Modern construction often involves an element of manufacturing off site then installing them into the building.  Often however these elements may need to fit a part of the building which doesn't exist at the time of ordering.  This is usually for elements with a long lead time (such as steel and glazing) which, were we to wait for the building to be in place, would delay the project unnecessarily.  

Whilst an element of control can be retained through quality control the fact is that unless measurements can be taken, a the tolerance allowed for the element will be increased, meaning that whilst the 

We therefore like to model this type of element before it gets to site, and then have the manufacturer send us their fabrication model so as we can check it against our before it gets made and sent to site. 

Coordination of information in this way has given us great confidence when it comes to manufacturing information.

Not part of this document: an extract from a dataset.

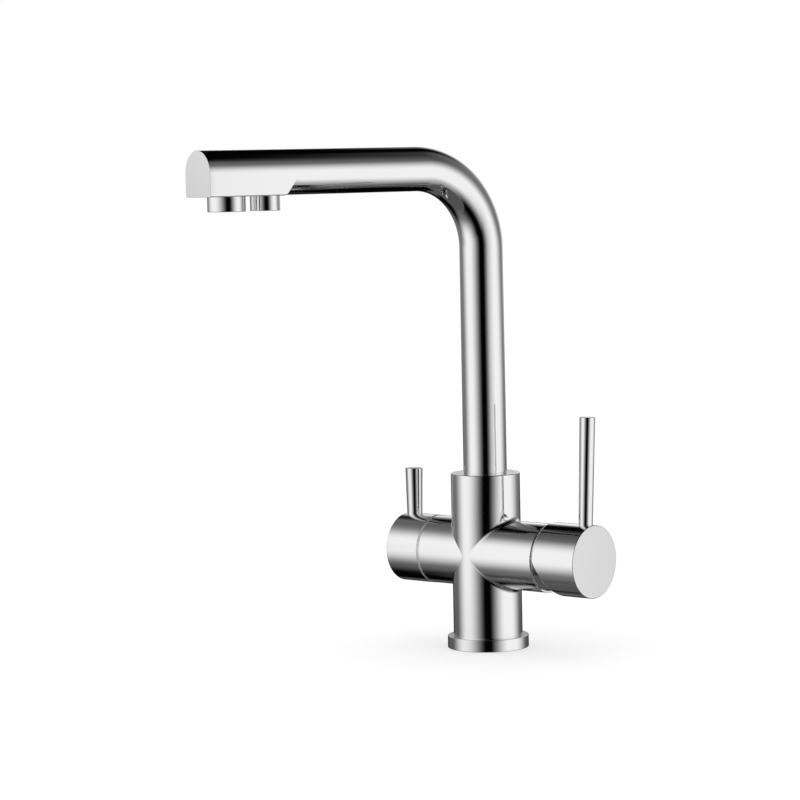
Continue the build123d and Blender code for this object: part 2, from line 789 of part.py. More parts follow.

We won a proposal to extend, alter and refurbish an existing hotel.  Our plans included the demolition of an existing timber framed conservatory along the front of the building and its replacement with a new entrance and glass-fronted link with breakout space and reception accommodation.  This new link was to incorporate five different level connections and work with three main level changes across the front of the hotel.  The foundations for this building were stepped across the site and the steel frame also needed to accommodate these steps as well as head clearance heights to a tolerance of 20mm when finished.  

Our appointment incorporated coordination of all information.  Given the crucial nature of getting the levels correct across the building, we worked closely with the structural engineer to provide a coordinated set of (modelled) information to the contractor.  He provided us with drawings, and we modelled everything.  Once the project started on site, our involvement was limited to co-ordination; a project manager was overseeing the build.

The coordinated drawings were sent out to tender and a local steel fabricator was appointed.  The steel fabricator used CAD-CAM (Tekla…Steel fabricators were the first people we managed to collaborate with in 3D) They therefore prepared a full fabrication model of the proposed steel frame based on the coordinated information including all connection details, bolts, thermal breaks etc, which they sent us to sign off prior to manufacture.  The fast track nature of the project however meant that this necessarily had to take place prior to the casting of the foundations and setting of the pad stones.  We knew this to be a risk.

However, we overlaid their fabrication model on our steel frame model and it fitted perfectly.  Minor finish adjustments were made to our architectural model but no major work was required.  Coordination was achieved with the Existing Building, the Proposed Extension, the Foundations and the Fabrication model.  So we signed off the steel for fabrication subject to the contractor taking responsibility for the rest of the building being constructed as per the information provided.

When we received a call from site stating that the steel frame ‘did not fit’. We knew that the frame was correct, the survey was correct, and the information provided for the foundations was correct.  What had actually happened was that the ground-working contractor had set out the foundation pad heights incorrectly. A site visit confirmed immediately that this was the case and the problem was remedied via the groundwork contractor, without any blame apportioned to the design architect or supplier. Whilst we always prefer involvement beyond Stage 4, where commissions restrict such involvement, a coordinated BIM approach makes for ‘better’ information, allows construction errors to be easily identified, and reduces risk from the designer’s point of view.  Moreover, when the inevitable requests for additional schedules, sections and details arise, they can be easily generated.